▶ _RECORDS SUPPLIED_:
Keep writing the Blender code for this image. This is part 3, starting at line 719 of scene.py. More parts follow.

---

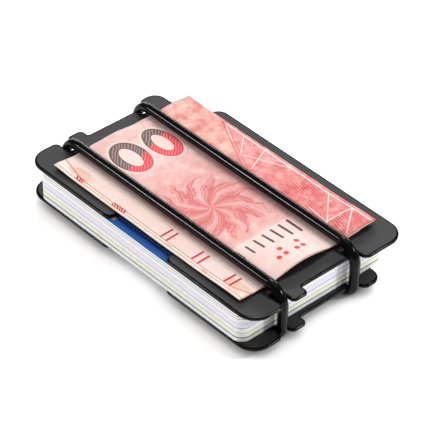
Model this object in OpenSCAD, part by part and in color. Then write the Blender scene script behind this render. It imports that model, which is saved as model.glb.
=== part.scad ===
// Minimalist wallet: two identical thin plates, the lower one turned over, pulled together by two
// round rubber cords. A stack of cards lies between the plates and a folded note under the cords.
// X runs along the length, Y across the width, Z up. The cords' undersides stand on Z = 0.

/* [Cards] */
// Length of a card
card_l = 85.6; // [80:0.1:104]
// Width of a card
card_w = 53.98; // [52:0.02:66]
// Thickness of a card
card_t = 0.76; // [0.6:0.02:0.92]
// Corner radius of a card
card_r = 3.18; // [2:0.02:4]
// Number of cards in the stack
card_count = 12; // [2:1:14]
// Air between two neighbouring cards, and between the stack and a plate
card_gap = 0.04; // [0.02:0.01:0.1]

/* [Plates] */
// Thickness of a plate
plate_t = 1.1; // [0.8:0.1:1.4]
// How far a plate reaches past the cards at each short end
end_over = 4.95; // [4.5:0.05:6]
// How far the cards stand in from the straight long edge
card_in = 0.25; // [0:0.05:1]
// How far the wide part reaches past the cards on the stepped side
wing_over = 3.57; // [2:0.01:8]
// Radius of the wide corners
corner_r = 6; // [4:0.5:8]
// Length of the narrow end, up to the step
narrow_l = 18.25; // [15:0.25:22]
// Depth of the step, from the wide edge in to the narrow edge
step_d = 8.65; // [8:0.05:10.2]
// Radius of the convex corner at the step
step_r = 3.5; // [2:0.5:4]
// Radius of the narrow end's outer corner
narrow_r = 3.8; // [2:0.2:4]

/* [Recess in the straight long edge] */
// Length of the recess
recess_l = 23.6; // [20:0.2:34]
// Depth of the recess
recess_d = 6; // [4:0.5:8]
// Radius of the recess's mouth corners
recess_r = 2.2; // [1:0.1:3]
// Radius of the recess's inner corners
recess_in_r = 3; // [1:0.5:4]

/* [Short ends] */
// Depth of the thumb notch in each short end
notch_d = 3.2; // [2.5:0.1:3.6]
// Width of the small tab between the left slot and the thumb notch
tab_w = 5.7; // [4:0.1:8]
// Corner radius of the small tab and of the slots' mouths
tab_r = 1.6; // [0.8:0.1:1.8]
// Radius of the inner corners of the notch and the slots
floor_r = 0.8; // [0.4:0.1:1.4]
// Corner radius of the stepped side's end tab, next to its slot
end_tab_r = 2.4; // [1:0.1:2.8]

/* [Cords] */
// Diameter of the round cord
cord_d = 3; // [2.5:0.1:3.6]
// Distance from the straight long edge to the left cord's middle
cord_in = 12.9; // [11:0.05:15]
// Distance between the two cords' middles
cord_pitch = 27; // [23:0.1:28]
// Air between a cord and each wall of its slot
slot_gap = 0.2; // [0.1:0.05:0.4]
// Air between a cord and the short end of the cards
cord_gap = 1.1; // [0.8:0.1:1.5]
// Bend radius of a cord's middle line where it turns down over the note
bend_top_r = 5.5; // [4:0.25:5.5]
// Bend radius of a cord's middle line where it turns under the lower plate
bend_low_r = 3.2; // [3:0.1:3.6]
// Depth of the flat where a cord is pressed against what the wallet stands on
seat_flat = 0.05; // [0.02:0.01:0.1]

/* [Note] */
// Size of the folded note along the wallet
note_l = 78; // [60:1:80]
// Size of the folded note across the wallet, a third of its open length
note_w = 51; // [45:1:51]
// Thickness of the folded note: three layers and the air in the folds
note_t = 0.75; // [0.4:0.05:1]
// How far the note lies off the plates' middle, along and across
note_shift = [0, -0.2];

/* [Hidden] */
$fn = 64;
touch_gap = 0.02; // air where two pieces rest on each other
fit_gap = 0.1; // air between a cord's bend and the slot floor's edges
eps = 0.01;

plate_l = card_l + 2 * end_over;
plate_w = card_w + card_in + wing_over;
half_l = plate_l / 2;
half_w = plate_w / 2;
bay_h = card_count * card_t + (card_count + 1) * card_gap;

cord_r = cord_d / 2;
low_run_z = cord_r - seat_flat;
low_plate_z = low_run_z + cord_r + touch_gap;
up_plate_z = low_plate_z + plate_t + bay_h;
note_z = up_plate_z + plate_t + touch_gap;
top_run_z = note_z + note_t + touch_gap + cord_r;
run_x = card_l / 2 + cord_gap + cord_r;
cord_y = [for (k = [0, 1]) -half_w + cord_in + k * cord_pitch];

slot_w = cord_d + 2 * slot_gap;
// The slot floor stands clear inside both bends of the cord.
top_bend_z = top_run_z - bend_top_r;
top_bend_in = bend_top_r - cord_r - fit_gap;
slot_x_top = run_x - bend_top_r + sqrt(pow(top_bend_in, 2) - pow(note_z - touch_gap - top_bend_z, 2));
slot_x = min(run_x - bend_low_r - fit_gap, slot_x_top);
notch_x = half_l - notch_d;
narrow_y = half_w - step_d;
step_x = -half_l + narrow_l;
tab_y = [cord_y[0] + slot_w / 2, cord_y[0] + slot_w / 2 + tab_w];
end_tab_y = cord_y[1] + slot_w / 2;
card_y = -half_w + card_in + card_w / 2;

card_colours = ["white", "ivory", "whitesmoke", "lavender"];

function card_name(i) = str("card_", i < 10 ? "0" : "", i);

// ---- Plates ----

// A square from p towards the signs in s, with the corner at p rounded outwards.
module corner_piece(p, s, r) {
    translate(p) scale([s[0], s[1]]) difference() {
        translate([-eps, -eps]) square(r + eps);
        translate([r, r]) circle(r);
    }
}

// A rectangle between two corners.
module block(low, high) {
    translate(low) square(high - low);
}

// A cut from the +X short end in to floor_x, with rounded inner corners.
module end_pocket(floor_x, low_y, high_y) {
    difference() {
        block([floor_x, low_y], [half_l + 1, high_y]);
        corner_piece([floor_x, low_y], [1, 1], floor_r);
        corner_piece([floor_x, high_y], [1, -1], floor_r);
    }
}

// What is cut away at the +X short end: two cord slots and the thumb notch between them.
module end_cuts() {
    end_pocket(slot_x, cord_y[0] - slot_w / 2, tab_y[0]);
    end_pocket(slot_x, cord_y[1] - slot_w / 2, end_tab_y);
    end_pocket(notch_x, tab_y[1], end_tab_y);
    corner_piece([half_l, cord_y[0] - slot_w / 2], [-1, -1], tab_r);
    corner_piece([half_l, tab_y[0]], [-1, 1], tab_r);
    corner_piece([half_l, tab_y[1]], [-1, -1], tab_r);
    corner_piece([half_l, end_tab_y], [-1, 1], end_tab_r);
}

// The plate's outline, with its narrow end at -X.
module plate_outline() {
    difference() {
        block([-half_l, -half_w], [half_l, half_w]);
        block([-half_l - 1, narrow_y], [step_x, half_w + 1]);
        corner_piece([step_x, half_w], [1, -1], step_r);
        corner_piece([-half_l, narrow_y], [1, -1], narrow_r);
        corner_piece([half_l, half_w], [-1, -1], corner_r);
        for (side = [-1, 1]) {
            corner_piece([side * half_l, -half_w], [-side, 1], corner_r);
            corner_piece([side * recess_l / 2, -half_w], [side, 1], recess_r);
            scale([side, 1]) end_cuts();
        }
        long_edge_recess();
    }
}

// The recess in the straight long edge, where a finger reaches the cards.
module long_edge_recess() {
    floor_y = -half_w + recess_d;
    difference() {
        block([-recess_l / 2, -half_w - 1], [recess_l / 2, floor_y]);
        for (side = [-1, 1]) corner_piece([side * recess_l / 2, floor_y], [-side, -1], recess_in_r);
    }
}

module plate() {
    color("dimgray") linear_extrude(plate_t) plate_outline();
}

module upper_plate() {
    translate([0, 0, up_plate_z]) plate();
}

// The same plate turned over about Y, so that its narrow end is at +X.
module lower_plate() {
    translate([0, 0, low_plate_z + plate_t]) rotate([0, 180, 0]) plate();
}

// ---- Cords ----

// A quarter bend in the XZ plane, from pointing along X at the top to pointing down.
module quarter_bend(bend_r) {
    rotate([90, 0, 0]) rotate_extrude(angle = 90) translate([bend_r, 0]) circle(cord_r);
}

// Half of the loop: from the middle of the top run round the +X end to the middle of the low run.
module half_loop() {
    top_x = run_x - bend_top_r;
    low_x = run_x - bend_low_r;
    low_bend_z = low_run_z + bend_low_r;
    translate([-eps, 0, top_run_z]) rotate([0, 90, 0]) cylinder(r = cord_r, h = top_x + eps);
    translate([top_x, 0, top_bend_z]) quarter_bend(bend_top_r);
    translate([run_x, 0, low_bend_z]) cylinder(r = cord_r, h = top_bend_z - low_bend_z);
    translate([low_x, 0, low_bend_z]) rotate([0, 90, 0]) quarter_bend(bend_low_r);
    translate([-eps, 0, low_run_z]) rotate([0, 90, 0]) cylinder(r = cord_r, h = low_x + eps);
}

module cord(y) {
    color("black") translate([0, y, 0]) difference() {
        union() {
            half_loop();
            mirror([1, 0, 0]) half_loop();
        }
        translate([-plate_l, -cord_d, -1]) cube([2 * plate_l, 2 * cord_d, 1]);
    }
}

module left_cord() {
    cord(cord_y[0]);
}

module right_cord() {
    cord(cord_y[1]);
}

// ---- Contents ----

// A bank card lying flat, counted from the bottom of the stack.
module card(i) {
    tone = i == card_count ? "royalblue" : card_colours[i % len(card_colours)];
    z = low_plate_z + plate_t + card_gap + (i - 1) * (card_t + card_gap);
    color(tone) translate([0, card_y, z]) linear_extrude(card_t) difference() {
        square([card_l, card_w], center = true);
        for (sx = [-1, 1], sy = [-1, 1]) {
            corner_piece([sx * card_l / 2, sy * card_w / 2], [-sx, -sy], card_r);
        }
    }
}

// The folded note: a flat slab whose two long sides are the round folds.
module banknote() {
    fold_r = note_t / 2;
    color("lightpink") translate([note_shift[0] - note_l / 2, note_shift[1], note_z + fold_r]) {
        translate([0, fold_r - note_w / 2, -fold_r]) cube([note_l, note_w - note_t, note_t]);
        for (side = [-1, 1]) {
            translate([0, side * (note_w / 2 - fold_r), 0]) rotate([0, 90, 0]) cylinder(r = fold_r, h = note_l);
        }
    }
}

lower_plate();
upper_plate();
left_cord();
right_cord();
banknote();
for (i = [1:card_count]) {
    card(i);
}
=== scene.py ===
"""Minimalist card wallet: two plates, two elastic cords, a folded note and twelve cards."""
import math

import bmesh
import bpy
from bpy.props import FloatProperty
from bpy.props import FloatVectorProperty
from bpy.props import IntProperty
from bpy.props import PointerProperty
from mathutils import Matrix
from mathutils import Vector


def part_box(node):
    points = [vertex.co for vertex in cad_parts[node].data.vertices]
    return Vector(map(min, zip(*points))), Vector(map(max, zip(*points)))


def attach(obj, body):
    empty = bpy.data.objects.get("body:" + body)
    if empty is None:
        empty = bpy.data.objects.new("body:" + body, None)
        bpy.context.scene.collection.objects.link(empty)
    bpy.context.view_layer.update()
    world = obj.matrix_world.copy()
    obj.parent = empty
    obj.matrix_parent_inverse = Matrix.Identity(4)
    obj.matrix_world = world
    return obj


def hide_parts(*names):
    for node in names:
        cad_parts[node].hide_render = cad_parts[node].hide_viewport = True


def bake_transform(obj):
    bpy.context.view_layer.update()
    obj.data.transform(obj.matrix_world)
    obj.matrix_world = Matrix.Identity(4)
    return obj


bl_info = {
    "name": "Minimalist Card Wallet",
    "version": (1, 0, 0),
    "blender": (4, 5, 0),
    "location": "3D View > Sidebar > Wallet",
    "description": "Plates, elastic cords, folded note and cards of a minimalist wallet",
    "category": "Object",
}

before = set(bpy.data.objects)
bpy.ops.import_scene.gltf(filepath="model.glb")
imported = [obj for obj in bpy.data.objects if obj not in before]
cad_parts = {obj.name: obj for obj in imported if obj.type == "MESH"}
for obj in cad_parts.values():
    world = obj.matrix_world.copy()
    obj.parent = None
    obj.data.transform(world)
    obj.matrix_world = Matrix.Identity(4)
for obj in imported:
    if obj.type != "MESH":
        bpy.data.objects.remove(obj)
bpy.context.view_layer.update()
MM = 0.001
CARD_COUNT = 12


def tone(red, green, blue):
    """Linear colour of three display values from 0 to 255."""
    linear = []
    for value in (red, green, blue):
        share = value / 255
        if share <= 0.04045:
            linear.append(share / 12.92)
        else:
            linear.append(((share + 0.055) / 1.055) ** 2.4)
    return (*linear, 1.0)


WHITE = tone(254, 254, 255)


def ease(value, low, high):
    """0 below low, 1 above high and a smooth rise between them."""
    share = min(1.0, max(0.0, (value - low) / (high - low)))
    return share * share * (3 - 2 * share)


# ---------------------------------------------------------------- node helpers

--

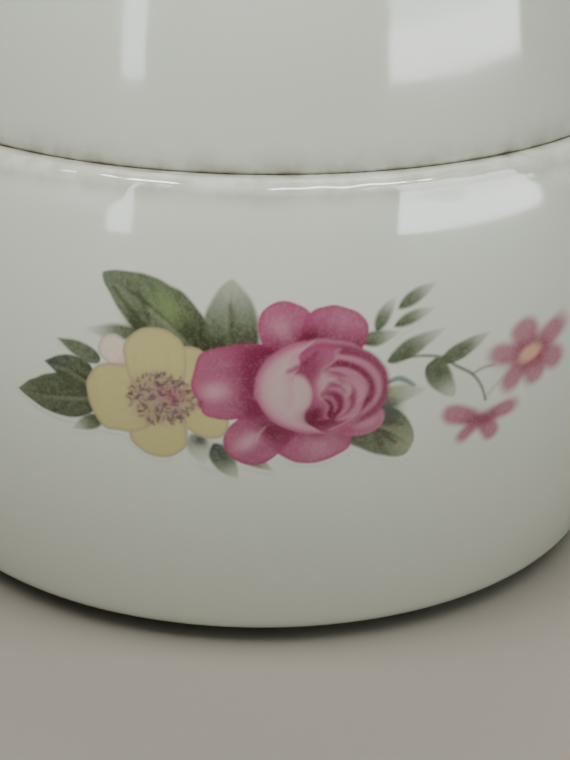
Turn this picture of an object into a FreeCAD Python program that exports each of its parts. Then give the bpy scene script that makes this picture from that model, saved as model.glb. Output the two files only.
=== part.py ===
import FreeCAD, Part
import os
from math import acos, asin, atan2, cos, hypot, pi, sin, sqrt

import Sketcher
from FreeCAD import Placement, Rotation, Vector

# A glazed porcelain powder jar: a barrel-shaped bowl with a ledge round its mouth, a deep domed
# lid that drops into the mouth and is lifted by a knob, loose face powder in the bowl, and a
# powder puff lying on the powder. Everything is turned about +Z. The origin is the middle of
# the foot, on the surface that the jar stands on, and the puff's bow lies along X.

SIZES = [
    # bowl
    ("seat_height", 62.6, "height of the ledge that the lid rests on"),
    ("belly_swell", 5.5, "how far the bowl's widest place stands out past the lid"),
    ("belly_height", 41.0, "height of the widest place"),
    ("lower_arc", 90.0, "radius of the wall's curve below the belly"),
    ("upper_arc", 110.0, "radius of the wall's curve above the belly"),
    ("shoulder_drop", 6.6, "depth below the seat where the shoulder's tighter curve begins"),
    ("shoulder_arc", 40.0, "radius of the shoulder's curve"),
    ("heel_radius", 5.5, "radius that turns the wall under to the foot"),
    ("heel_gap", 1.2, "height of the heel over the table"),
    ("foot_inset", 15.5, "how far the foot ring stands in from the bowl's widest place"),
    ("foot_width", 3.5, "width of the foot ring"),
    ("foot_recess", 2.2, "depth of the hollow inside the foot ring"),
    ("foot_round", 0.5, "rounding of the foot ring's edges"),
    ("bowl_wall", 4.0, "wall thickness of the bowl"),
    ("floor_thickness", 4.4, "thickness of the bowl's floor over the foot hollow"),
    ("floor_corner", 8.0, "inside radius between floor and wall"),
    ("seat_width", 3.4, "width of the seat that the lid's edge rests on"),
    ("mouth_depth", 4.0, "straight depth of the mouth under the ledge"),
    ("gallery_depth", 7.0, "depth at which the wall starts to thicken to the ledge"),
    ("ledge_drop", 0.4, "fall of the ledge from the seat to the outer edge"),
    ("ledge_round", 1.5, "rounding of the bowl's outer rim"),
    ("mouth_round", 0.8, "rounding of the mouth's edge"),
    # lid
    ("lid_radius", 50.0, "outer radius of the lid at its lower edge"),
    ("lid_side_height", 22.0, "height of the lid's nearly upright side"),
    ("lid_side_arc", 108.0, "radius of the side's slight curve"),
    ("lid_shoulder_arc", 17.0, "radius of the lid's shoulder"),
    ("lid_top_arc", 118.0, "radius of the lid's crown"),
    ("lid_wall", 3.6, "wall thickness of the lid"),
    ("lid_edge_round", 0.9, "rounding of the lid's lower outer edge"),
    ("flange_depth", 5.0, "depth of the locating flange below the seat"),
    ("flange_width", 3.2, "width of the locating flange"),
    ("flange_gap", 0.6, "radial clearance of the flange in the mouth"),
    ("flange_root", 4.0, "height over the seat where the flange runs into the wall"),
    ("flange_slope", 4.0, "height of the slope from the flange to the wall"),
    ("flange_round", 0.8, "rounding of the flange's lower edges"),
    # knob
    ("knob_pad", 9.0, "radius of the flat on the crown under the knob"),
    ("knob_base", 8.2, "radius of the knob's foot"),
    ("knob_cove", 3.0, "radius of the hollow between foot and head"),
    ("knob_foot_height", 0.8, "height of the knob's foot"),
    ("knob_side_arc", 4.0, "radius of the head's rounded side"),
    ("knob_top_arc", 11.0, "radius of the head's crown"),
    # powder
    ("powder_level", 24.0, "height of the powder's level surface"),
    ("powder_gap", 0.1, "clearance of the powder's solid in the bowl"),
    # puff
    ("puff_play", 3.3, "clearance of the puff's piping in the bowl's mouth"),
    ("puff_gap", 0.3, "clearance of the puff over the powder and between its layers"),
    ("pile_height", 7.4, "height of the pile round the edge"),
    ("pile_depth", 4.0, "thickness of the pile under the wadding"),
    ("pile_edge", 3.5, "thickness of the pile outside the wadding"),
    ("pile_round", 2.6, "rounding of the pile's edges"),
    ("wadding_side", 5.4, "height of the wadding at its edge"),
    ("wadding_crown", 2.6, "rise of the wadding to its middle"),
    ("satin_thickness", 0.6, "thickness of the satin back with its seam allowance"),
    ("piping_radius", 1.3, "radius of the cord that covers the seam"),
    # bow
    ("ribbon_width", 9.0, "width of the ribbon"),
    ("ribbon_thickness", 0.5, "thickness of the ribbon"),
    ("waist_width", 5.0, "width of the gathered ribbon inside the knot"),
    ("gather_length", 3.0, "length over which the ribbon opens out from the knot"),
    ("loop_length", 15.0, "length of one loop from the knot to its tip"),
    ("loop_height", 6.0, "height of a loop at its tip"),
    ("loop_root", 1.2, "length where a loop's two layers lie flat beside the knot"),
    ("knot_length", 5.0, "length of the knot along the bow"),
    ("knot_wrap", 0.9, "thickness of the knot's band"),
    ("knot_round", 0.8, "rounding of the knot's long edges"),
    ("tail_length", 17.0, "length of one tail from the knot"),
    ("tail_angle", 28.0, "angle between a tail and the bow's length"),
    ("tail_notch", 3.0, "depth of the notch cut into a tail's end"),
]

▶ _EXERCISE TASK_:
Reproduce exactly, and only, the lines from the one that contains "the round folds." down to the one that contains "if empty is", both ends included.

▶ _SOLUTION TO THIS PROBLEM_:
// The folded note: a flat slab whose two long sides are the round folds.
module banknote() {
    fold_r = note_t / 2;
    color("lightpink") translate([note_shift[0] - note_l / 2, note_shift[1], note_z + fold_r]) {
        translate([0, fold_r - note_w / 2, -fold_r]) cube([note_l, note_w - note_t, note_t]);
        for (side = [-1, 1]) {
            translate([0, side * (note_w / 2 - fold_r), 0]) rotate([0, 90, 0]) cylinder(r = fold_r, h = note_l);
        }
    }
}

lower_plate();
upper_plate();
left_cord();
right_cord();
banknote();
for (i = [1:card_count]) {
    card(i);
}
=== scene.py ===
"""Minimalist card wallet: two plates, two elastic cords, a folded note and twelve cards."""
import math

import bmesh
import bpy
from bpy.props import FloatProperty
from bpy.props import FloatVectorProperty
from bpy.props import IntProperty
from bpy.props import PointerProperty
from mathutils import Matrix
from mathutils import Vector


def part_box(node):
    points = [vertex.co for vertex in cad_parts[node].data.vertices]
    return Vector(map(min, zip(*points))), Vector(map(max, zip(*points)))


def attach(obj, body):
    empty = bpy.data.objects.get("body:" + body)
    if empty is None:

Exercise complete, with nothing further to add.